At the end of the day, however, it is hard to optimize things we can't measure. I think important metrics to gather are:

  • the levers we have available to manipulate our process (e.g. timeboxing)
  • causal metrics that affect our business (ROI, product profit)
We need to be aware which metrics are causal, and which are merely symptomatic, so that we are measuring things that directly affect the business somehow. This approach permits empirical management--adjust something you can control, see how it affects your causal metrics, rinse, repeat.

[1] Scrum timeboxes an entire iteration, but does not timebox an individual feature, so a team may be able to spend all their time on one feature, or spread their effort across many features. The closest thing I've seen here is the notion of the "Small" in INVEST user stories, where stories are limited to a certain amount of complexity. However, the story points in this case are still estimates of the work involved, rather than timeboxes around how much time to spend implementing a feature; the "small" requirement is really to permit more accurate estimation rather than to timebox the amount of effort (although it does secondarily have this effect, I've not seen this stressed in articles about this).

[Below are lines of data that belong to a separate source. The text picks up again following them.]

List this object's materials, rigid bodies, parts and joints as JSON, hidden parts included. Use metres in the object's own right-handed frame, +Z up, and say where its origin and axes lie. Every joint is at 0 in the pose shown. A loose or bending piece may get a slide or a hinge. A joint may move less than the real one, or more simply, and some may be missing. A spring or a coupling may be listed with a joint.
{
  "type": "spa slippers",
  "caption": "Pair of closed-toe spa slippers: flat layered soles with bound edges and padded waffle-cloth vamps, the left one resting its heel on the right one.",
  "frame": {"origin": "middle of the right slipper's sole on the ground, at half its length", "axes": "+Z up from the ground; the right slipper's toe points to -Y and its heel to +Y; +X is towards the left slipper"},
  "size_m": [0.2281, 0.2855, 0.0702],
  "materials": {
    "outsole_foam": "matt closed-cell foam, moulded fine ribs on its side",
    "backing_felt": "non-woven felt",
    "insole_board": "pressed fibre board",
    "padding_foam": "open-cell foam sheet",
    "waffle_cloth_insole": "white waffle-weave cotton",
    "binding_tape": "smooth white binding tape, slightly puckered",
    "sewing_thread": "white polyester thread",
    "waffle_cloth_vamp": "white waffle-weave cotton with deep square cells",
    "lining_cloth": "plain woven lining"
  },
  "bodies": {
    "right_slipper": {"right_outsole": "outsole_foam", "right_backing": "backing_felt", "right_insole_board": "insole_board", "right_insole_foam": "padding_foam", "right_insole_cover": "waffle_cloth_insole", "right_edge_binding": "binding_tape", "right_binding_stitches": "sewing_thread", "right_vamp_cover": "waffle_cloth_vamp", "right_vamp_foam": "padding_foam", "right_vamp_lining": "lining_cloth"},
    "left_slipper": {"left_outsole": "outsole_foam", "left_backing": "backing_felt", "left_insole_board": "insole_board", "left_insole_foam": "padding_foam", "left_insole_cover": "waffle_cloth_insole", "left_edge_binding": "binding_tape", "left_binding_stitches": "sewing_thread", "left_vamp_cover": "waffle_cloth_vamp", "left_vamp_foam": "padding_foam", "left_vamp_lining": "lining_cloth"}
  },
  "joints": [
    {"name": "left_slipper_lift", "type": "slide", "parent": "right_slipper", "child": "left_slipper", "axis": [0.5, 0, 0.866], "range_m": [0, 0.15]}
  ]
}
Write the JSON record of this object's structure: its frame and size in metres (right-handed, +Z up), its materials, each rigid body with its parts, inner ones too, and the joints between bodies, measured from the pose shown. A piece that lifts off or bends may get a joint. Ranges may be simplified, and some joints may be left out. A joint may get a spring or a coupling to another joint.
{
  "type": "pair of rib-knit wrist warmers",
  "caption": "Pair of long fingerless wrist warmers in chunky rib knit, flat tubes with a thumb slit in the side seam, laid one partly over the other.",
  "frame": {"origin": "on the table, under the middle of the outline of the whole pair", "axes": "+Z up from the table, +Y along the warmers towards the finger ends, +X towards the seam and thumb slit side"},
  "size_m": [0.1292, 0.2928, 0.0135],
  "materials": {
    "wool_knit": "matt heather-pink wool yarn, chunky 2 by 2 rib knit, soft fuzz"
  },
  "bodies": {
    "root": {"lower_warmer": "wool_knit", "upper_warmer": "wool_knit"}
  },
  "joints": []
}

Graham Rohms Friely said...


All good points and well put, but it seems to me that the things you list as causal metrics are to a certain extent well outside the control of the development team insofar as they reflect of the accretive success of marketing and branding, which can be helped by a strong app but not controlled by it. So they aren't really good metrics for any development effort. You could say that the longitudinal TCO of an app would be a causal metric for it, but even there external teams like communications, training, and IT infrastructure factor in. So I'm not seeing pure causal metrics for an SDLC.

Jon Moore said...

Hi Grouse,

Thanks for the input. I struggled a bit with the terms "causal" and "symptomatic", apparently with good reason. I was searching for something to distinguish, for example, "outstanding bug count" from "software quality." Here, we probably really care about the latter, but can only easily wrap a number around the former, which is only a secondary/derived indicator.

I'd definitely welcome suggestions for alternate terms here.

It is true that the development team is not in direct control of the product's profitability; that certainly requires holistic management (should we hire more engineers to enhance the product, or just spend more on advertising?). As you indicate, though, how the development team performs is certainly an influencer on overall product profitability; I'm suggesting collecting trending data over time.

For a given feature that brings in a fixed incremental amount of revenue, for example, spending 2 vs. 3 weeks in QA may be the difference between a positive and a negative ROI for that feature. Having information at this level of detail is the holy grail, and the article here is probably just a small step in that direction.

I think this article needs a rewrite, in general, because it "rohms [too] friely" across a couple of different topics. I'd like to get some more feedback about what the valuable bits are here so I can focus on them during the rewrite.